Rupa-rupanya teori dan praktik adalah dua alam yang hanya bisa disatukan oleh gerbang paralel yang amat sulit dibuka. Suatu pengembangan sistem berdasarkan penelitian akan butuh waktu sangat lama, sementara politik selalu bergerak dengan segera. Tinggalah teori teori itu di alam berbeda, menggelinding jauh di belakang politik, kekinian, dan masalah-masalah yang menyertai hidup kita sekarang.
Di kekinian yang kering ini, dulu saya kerap berpikiran soal sesuatu yang utopis. Celakanya, alam utopia menggelinding jauh lebih lambat, berjarak amat sangat jauh di belakang sang teori dan nyaris tak terjangkau. Saya pikir, keadaan negeri yang begini-begini saja sejak lama, yang rindu akan kegemilangan, yang penghuninya hampir lupa kalau mereka punya negara bisa hijau jaya lestari dengan satu siraman mantera: Nasionalisme. Sayangnya utopia tak bersedia menjadi jawaban.
Ketika secara bertahap saya mulai bisa ikhlas untuk meletakkan nasionalisme di cawan preparat, saya mulai belajar melihatnya dari sisi yang lain. Bagaimana ia adalah sebuah sistem ciptaan manusia dengan segala kekurangan dibalik kelebihan yang selama ini saya percayai. Apa yang kita percayai? Negara kah? Bagaimana kita melihat negara saat ini? Orang tak lagi berburu nyawa para martir dengan seragam militer berbeda, tak lagi dengan vulgar mempertontonkan taring dan rauman demi daging segar koloni, tak lagi terbuka hanya pada satu sistem yang mereka percayai sepenuh jiwa dan menghakimi yang lain. Kita manusia segala bangsa telah melalui sejarah yang panjang untuk bertemu dengan inventori-inventori maha penting, lebih dari sekedar mesin uap atau mesin cetak, yakni humanisme dan toleransi.
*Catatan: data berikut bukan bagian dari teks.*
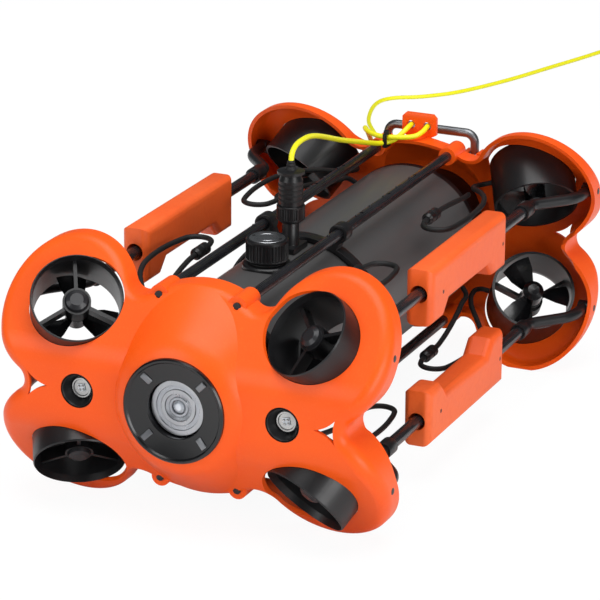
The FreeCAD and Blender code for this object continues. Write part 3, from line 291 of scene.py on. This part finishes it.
bpy.ops.mesh.primitive_plane_add(size=30)
floor = bpy.context.object
floor.name = "studio_floor"
paper = Finish("studio_paper")
paper.set(Base_Color=paper.mix(paper.noise(0.8), rgb(226, 226, 226), rgb(230, 230, 230)), Roughness=0.9,
          Specular_IOR_Level=0.0)
seen = Value(paper.tree, paper.node("ShaderNodeLightPath").outputs["Is Camera Ray"])
glow = Value(paper.tree, paper.node("ShaderNodeEmission", Color=rgb(255, 255, 255), Strength=1.04).outputs[0])
lit = Value(paper.tree, paper.shader.outputs[0])
blend = paper.node("ShaderNodeMixShader", i0=seen * FLOOR_GLOW, i1=lit, i2=glow)
paper.tree.links.new(blend.outputs[0], paper.tree.nodes["Material Output"].inputs[0])
floor.data.materials.append(paper.material)
floor.location.z = -0.0002
soft_lamp("lamp_above", (0.25, -0.3, 2.6), (0, 0, 0.1), 2.4, 50)
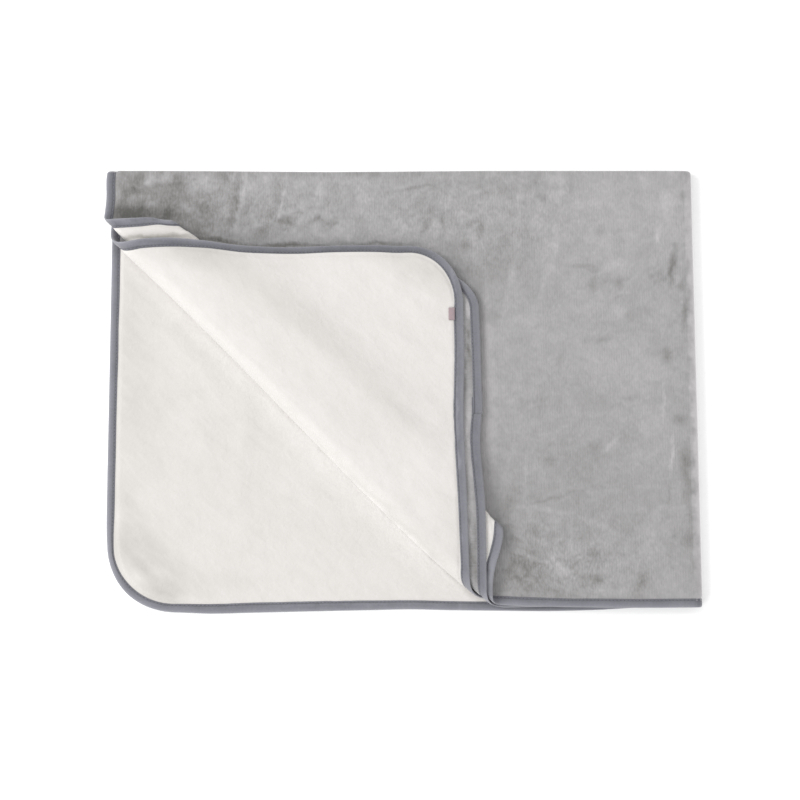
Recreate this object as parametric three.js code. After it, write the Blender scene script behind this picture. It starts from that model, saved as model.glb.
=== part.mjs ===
// A baby blanket of two fabrics, folded in quarters with one corner turned back.
//
// The blanket is described flat, by u along its length, v along its width and w through its
// thickness, and every point of it is then carried through the folds in the order in which
// they were made: over the top fold, over the right fold, the uppermost corner tucked back on
// itself, and the corners of the three upper layers rolled back together on a diagonal.
// Each fold bends the space that the cloth lies in, so the layers stay apart by themselves.

import * as THREE from 'three';

// Driving dimensions, in millimetres
const LENGTH = 1000;
const WIDTH = 750;
const CORNER_RADIUS = 53;
const THICKNESS = 2.9;
const LAYER_GAP = 0.5;
const PIECE_GAP = 0.3;
const VELOUR_THICKNESS = 1.1;

// The folded outline, as it lies
const FOLDED_LENGTH = 510.4;
const FOLDED_DEPTH = 378.6;
const RIGHT_FOLD_SLANT = 10.3;

// The tape over the edge
const TAPE_WIDTH = 7.7;
const TAPE_WALL = 0.45;
const TAPE_SHOULDER = 0.7;
const TAPE_POCKET = 0.9;
const PANEL_INSET = 1.5;
const PRESSED_THICKNESS = 0.55;
const LIP_LINE = 8;
const PILE_LINE = 9.5;

// The label, on the white side by the edge of the turned-back corner
const LABEL_AT = 53;
const LABEL_LENGTH = 10;
const LABEL_REACH = 6;
const LABEL_THICKNESS = 1;

// The lines that the folds follow, where they cross the left and the bottom edge
const ROLL_START = new THREE.Vector2(-254.7, 151.8);
const ROLL_END = new THREE.Vector2(84.7, -184.0);
const TUCK_AT_START = 44;
const TUCK_AT_END = 54;
const ROLL_CLEARANCE = 0.5;

// How much cloth each layer spends on the roll, and how wide its roll is for its height,
// along the roll and at its lower end, where the roll is pressed flatter
const ROLLS = {
  first: { spent: 10, width: 0.62, widthAtEnd: 0.55 },
  second: { spent: 22, width: 0.88, widthAtEnd: 0.6 },
  third: { spent: 31.7, width: 1, widthAtEnd: 0.64 },
};
const ROLL_END_ZONE = 76;

// How far the turned-back cloth sinks, by its distance from the roll
const SINK = [
  { from: 56, by: 0 },
  { from: 76, by: 1.8 },
  { from: 104, by: 6 },
  { from: 130, by: 7.3 },
];

// A long low swell in the layers that lie on the first one
const SWELL_HEIGHT = 0.7;
const SWELL_LENGTH = 420;

// How far each edge runs outside the plain rectangle, from place to place along it.
// The flat blanket's near and left edges are the lowest layer's.
const NEAR_EDGE = [
  { at: 0, out: 3.3 },
  { at: 150, out: 3.1 },
  { at: 285, out: 1.6 },
  { at: 450, out: -1 },
  { at: 500, out: 0.8 },
  { at: 560, out: 0 },
  { at: 668, out: -3.1 },
  { at: 700, out: -4.3 },
  { at: 716, out: -0.7 },
  { at: 736, out: 5.5 },
  { at: 760, out: 2 },
  { at: 800, out: -3 },
  { at: 1000, out: -2 },
];
const FAR_EDGE = [
  { at: 0, out: -7 },
  { at: 89, out: -7.3 },
  { at: 150, out: -9.3 },
  { at: 217, out: -8.4 },
  { at: 282, out: -7.9 },
  { at: 500, out: -5 },
  { at: 650, out: -1.5 },
  { at: 767, out: 0.3 },
  { at: 793, out: -0.8 },
  { at: 825, out: -2.5 },
  { at: 860, out: 0 },
  { at: 1000, out: -1 },
];
const LEFT_EDGE = [
  { at: 0, out: 9.5 },
  { at: 42, out: 9.5 },
  { at: 200, out: 6.5 },
  { at: 326, out: 4 },
  { at: 375, out: 3.5 },
  { at: 413, out: 3.5 },
  { at: 453, out: 9 },
  { at: 490, out: 12 },
  { at: 520, out: 9.6 },
  { at: 558, out: 3.2 },
  { at: 592, out: 1.8 },
  { at: 635, out: 2.4 },
  { at: 670, out: 3.6 },
  { at: 750, out: 1.5 },
];
const RIGHT_EDGE = [
  { at: 0, out: 9.2 },
  { at: 270, out: 9.2 },
  { at: 300, out: 12.4 },
  { at: 330, out: 11 },
  { at: 350, out: 9.2 },
  { at: 375, out: 8 },
  { at: 413, out: -9 },
  { at: 486, out: -20 },
  { at: 750, out: -26 },
];
const EDGE_REACH = 90;

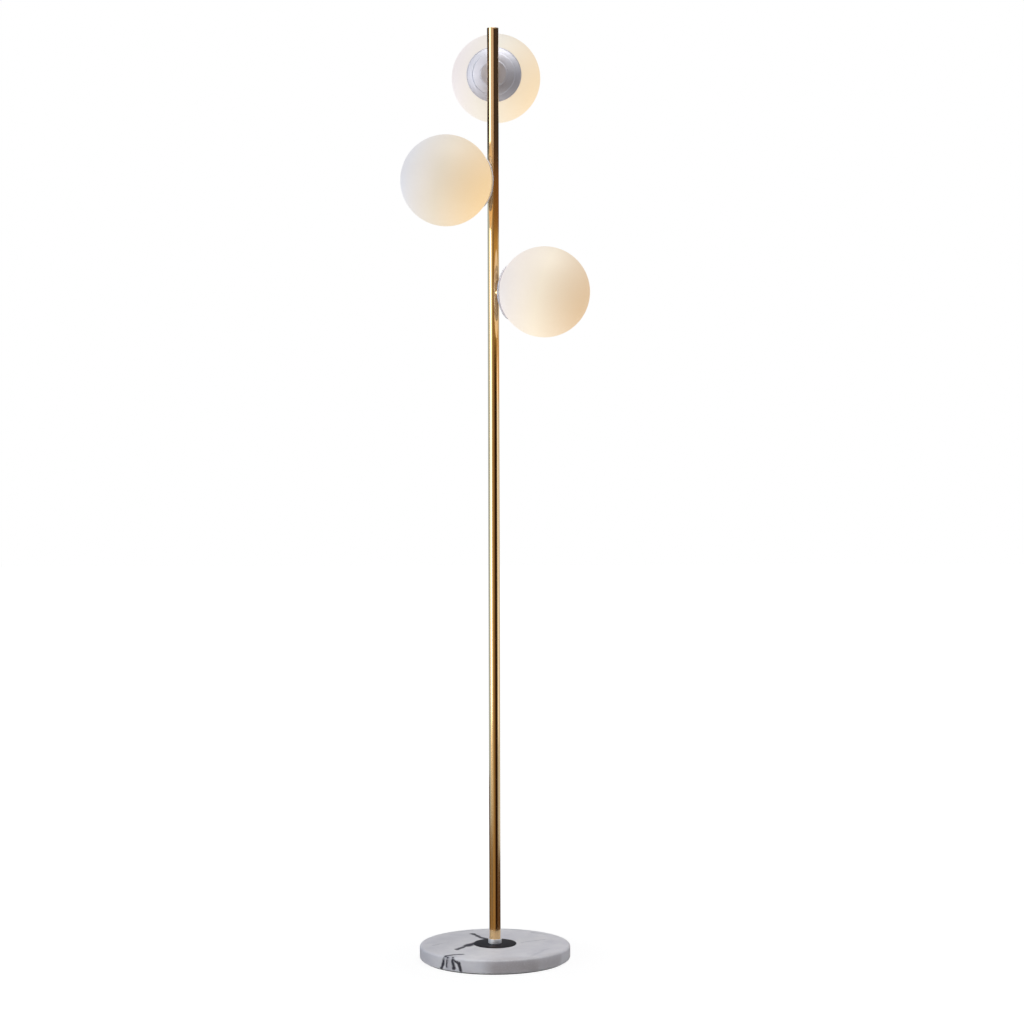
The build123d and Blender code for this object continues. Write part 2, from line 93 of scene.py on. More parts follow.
def plug(node, inputs):
    """Sets a node's inputs, each to a value or to another node's output."""
    for socket, value in inputs.items():
        if isinstance(value, bpy.types.NodeSocket):
            node.id_data.links.new(value, node.inputs[socket])
        else:
            node.inputs[socket].default_value = value


def add_node(tree, kind, inputs=None, **settings):
    """Adds a node with its settings and its inputs."""
    node = tree.nodes.new(kind)
    for name, value in settings.items():
        setattr(node, name, value)
    plug(node, inputs or {})
    return node


def maths(tree, operation, first, second=0.0):
    """The result of an operation on one or two numbers."""
    return add_node(tree, "ShaderNodeMath", {0: first, 1: second}, operation=operation).outputs[0]


def soft_panel(name, place, aim, width, height, power, colour):
    """A soft rectangular lamp that faces the point aim."""
    data = bpy.data.lights.new(name, "AREA")
    data.shape = "RECTANGLE"
    data.size = width
    data.size_y = height
    data.energy = power
    data.color = hex_colour(colour)[:3]
    lamp = new_object(name, data)
    lamp.location = place
    lamp.rotation_euler = (Vector(aim) - Vector(place)).to_track_quat("-Z", "Y").to_euler()


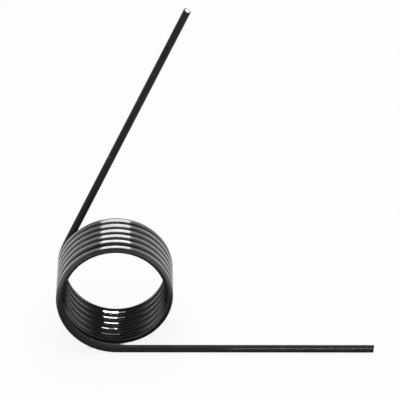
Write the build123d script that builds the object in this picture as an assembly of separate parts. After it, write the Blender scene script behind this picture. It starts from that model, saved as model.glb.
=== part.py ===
"""Torsion spring bent from one length of round steel wire.

The coil is an open, right-hand helix whose axis is +Y, and the origin lies on that axis, level with
the middle of the wire where the front leg meets the coil. The turns are evenly spaced but for the
front one, which opens as it nears its leg. The front leg leaves the underside of the coil towards +X
and lies along the same level as the bottom of every turn, so the spring rests on its turns and on
that leg. The back leg leaves the far end of the coil and rises towards +X. Both legs follow the
wire's own direction where the coil ends, as wire does that comes straight off a coiling point, so
neither has a bend of its own. All sizes are in millimetres.
"""

from build123d import *
import math
import os

# Driving dimensions
WIRE_DIAMETER = 1.6
COIL_OUTER_DIAMETER = 24.7
COIL_PITCH = 2.25  # from one turn to the next, along the coil's axis
FRONT_OPENING = 1.25  # how much further than that the front turn has opened where it meets its leg
WHOLE_TURNS = 6
LEG_ANGLE = 62.6  # between the two legs, seen along the coil's axis, in degrees
FRONT_LEG_LENGTH = 54.4
BACK_LEG_LENGTH = 60.2
CUT_END_BREAK = 0.12  # edge broken off each cut end of the wire

# How the coil's skin is divided, so that it meshes in long, even strips
SECTION_ARCS = 3
FRONT_STRETCHES = 3

# Sizes worked out from them
FULL_TURN = 360.0
WIRE_RADIUS = WIRE_DIAMETER / 2
COIL_RADIUS = COIL_OUTER_DIAMETER / 2 - WIRE_RADIUS
TURNS = WHOLE_TURNS + (FULL_TURN / 2 - LEG_ANGLE) / FULL_TURN
EVEN_TURNS = TURNS - 1  # all the turns behind the front one
FRONT_TURN_LENGTH = COIL_PITCH + FRONT_OPENING  # along the coil's axis

# The coil is built about +Z from a start on +X, then laid on its side: its start becomes the lowest
# point and its axis becomes +Y.
LYING = Plane(origin=(0, 0, 0), x_dir=(0, 0, -1), z_dir=(0, 1, 0))


def front_turn_at(angle):
    """A point of the front turn and the wire's direction there, as the turn closes up to the even pitch."""
    left = 1 - angle / FULL_TURN
    height = COIL_PITCH * angle / FULL_TURN + FRONT_OPENING * (1 - left**2)
    pitch = COIL_PITCH + 2 * FRONT_OPENING * left
    around = math.radians(angle)
    point = Vector(COIL_RADIUS * math.cos(around), COIL_RADIUS * math.sin(around), height)
    return point, Vector(-math.sin(around), math.cos(around), pitch / (math.tau * COIL_RADIUS))


def front_turn_stretch(start, span):
    """One stretch of the front turn: a cubic curve that keeps to the coil's radius."""
    reach = COIL_RADIUS * 4 / 3 * math.tan(math.radians(span) / 4)
    first, setting_out = front_turn_at(start)
    last, arriving = front_turn_at(start + span)
    return Bezier(first, first + setting_out * reach, last - arriving * reach, last).edge()


def coil_line():
    """The middle of the wire through all the turns, right-hand about +Z: the opened turn, then the even ones."""
    span = FULL_TURN / FRONT_STRETCHES
    front_turn = [front_turn_stretch(k * span, span) for k in range(FRONT_STRETCHES)]
    even_turns = Helix(pitch=COIL_PITCH, height=COIL_PITCH * EVEN_TURNS, radius=COIL_RADIUS)
    return Wire(front_turn + [(Pos(0, 0, FRONT_TURN_LENGTH) * even_turns).edge()])


def section():
    """The wire's round section on the XY plane, in equal arcs with a joint on the -X side."""
    span = FULL_TURN / SECTION_ARCS
    arcs = [CenterArc((0, 0), WIRE_RADIUS, FULL_TURN / 2 + k * span, span) for k in range(SECTION_ARCS)]
    return Face(Wire(arcs))


def coil(line):
    """The turns: the wire's section carried along the helix, with its joint on the inside of the coil."""
    start = Plane(origin=line @ 0, x_dir=(1, 0, 0), z_dir=line % 0)
    return sweep(start * section(), path=line, is_frenet=True, clean=False).solid()


def leg(root, direction, length):
    """A straight leg from the end of the coil, with the edge of its cut end broken."""
    rod = Solid.make_cylinder(WIRE_RADIUS, length, Plane(origin=root, z_dir=direction))
    cut_end = rod.faces().filter_by(GeomType.PLANE).sort_by_distance(root)[-1]
    return chamfer(cut_end.edges(), CUT_END_BREAK).solid()


def torsion_spring():
    """The whole spring, as one solid in its resting place."""
    line = coil_line()
    front_leg = leg(line @ 0, -(line % 0), FRONT_LEG_LENGTH)
    back_leg = leg(line @ 1, line % 1, BACK_LEG_LENGTH)
    wire = front_leg.fuse(coil(line), back_leg)
    return LYING.from_local_coords(wire)


def main():
    os.makedirs("parts", exist_ok=True)
    spring = torsion_spring()
    spring.label = "torsion_spring"
    export_step(spring, "parts/torsion_spring.step")


main()
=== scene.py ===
"""Looks of a torsion spring: one length of blackened round wire, coiled open with two straight legs.

The wire is swept by a Geometry Nodes tree from the same sizes as the solid it stands for. Its drawn
and coiled surface and its two sheared ends are finished separately. Lengths are in metres.
"""

import logging
import math
from dataclasses import dataclass, field
from enum import Enum
from typing import Any, Union

import bpy
from mathutils import Matrix, Vector


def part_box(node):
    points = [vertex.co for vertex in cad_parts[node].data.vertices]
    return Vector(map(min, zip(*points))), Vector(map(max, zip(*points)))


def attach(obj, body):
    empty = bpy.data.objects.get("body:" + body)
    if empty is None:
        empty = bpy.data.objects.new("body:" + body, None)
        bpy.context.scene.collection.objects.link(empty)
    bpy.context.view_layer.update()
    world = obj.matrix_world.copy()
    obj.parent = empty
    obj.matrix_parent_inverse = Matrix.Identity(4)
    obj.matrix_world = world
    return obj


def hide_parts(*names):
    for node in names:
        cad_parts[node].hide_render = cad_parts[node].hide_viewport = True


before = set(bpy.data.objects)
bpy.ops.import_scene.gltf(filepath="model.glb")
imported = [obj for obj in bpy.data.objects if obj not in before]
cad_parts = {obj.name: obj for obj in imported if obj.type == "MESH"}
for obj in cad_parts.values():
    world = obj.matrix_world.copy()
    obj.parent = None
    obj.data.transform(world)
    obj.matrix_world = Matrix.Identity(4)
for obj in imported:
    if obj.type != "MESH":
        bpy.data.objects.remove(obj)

LOG = logging.getLogger("torsion_spring")
MM = 0.001
IMAGE_WIDTH = 400  # pixels, square
SIDE_FACE_CORNERS = 4.0  # only the wire's two end faces have more

Socket = bpy.types.NodeSocket
Value = Union[Socket, float, int, bool, str, tuple, bpy.types.ID]


class Attr(Enum):
    """Names of the values that the wire's mesh carries for its finishes."""

    LAY = "lay"
    COILED = "coiled"


class Nodes:
    """A node tree with short calls that add nodes and join them."""

    def __init__(self, tree: bpy.types.NodeTree) -> None:
        """Takes the tree to work on.

        Args:
            tree: a shader or geometry node tree.
        """
        self.tree = tree

    def add(self, kind: str, inputs: dict[Any, Value] | None = None, **settings: Any) -> bpy.types.Node:
        """Adds a node, sets its options and fills its inputs.

        Args:
            kind: the node's type name.
            inputs: a value or a socket for each input, by name or by place.
            settings: the node's own options.

        Returns:
            The new node.
        """
        node = self.tree.nodes.new(kind)
        for name, value in settings.items():
            setattr(node, name, value)
        for key, value in (inputs or {}).items():
            self.join(value, node.inputs[key])
        return node

    def join(self, value: Value, socket: Socket) -> None:
        """Links a socket to an input, or sets the input's own value.

        Args:
            value: a socket to link, or a plain value.
            socket: the input that takes it.
        """
        if isinstance(value, bpy.types.NodeSocket):
            self.tree.links.new(value, socket)
        else:
            socket.default_value = value

    def math(self, operation: str, *values: Value, clamp: bool = False) -> Socket:
        """A Math node.

        Args:
            operation: the node's operation.
            values: its inputs in order.
            clamp: whether the result is kept from 0 to 1.

        Returns:
            The result's socket.
        """
        return self.add("ShaderNodeMath", dict(enumerate(values)), operation=operation, use_clamp=clamp).outputs[0]

    def vector(self, operation: str, *values: Value) -> bpy.types.Node:
        """A Vector Math node.

        Args:
            operation: the node's operation.
            values: its vector inputs in order.

        Returns:
            The node, whose outputs are Vector and Value.
        """
        return self.add("ShaderNodeVectorMath", dict(enumerate(values)), operation=operation)

    def scaled(self, vector: Value, factor: Value) -> Socket:
        """A vector times a number.

        Args:
            vector: the vector.
            factor: the number.

        Returns:
            The result's socket.
        """
        return self.add("ShaderNodeVectorMath", {0: vector, 3: factor}, operation="SCALE").outputs[0]

    def combine(self, x: Value, y: Value, z: Value) -> Socket:
        """A vector from its three parts.

        Args:
            x: first part.
            y: second part.
            z: third part.

        Returns:
            The vector's socket.
        """
        return self.add("ShaderNodeCombineXYZ", {0: x, 1: y, 2: z}).outputs[0]

    def ramp(
        self, value: Value, low: Value, high: Value, to_low: Value = 0.0, to_high: Value = 1.0, smooth: bool = False
    ) -> Socket:
        """Maps a value from one range to another, held inside it.

        Args:
            value: what is mapped.
            low: start of its range.
            high: end of its range.
            to_low: result at the start.
            to_high: result at the end.
            smooth: whether the change eases in and out.

        Returns:
            The result's socket.
        """
        kind = "SMOOTHSTEP" if smooth else "LINEAR"
        inputs = {0: value, 1: low, 2: high, 3: to_low, 4: to_high}
        return self.add("ShaderNodeMapRange", inputs, interpolation_type=kind).outputs[0]

    def mix(self, factor: Value, a: Value, b: Value) -> Socket:
        """Mixes two colours.

        Args:
            factor: 0 for the first, 1 for the second.
            a: first colour.
            b: second colour.

        Returns:
            The mixed colour's socket.
        """
        node = self.add("ShaderNodeMix", {0: factor, 6: a, 7: b}, data_type="RGBA")
        return node.outputs[2]

    def blend(self, factor: Value, a: Value, b: Value) -> Socket:
        """Mixes two numbers.

        Args:
            factor: 0 for the first, 1 for the second.
            a: first number.
            b: second number.

        Returns:
            The mixed number's socket.
        """
        return self.add("ShaderNodeMix", {0: factor, 2: a, 3: b}, data_type="FLOAT").outputs[0]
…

Bertambahnya jumlah manusia, semakin padatnya dunia dan semakin tinggi persaingan untuk mendapatkan pemenuhan kebutuhan dan keinginan yang tak berhujung membuat manusia sadar, saling membunuh tak akan menjamin kebahagiaan keturunan dari trahnya. Satu peperangan melahirkan jutaan dendam, dan satu dendam melahirkan jutaan peperangan. Monster bernama keinginan tak berhujunglah yang akhirnya harus ditundukkan. Setiap individu adalah critical counting unit yang memiliki hak sama satu dengan yang lain dan wajib menaruh hormat atas itu.
Meski utopia yang telah diteorisasi dan hendak dijangkau itu akhirnya menjauh lagi.
Bagaimanapun, lihatlah, ketika individu adalah sama, semua orang tak memiliki batas menjelajah dunia kecuali kesanggupannya, setiap negara mematuhi kode etik pasca perang dan melindungi semua orang baik dari warganegaranya maupun asing, apa lagi yang kita lihat dari negara? Sebuah institusi dimana kita dimiliki secara tertulis kah? Tak bisa lagi saya melihat pandangan merindu pada negara sebagaimana masa PD II saat ini. Saya sadar ada puluhan tahun terbentang diantaranya, tapi beginikah memang sesuatu harus terjadi?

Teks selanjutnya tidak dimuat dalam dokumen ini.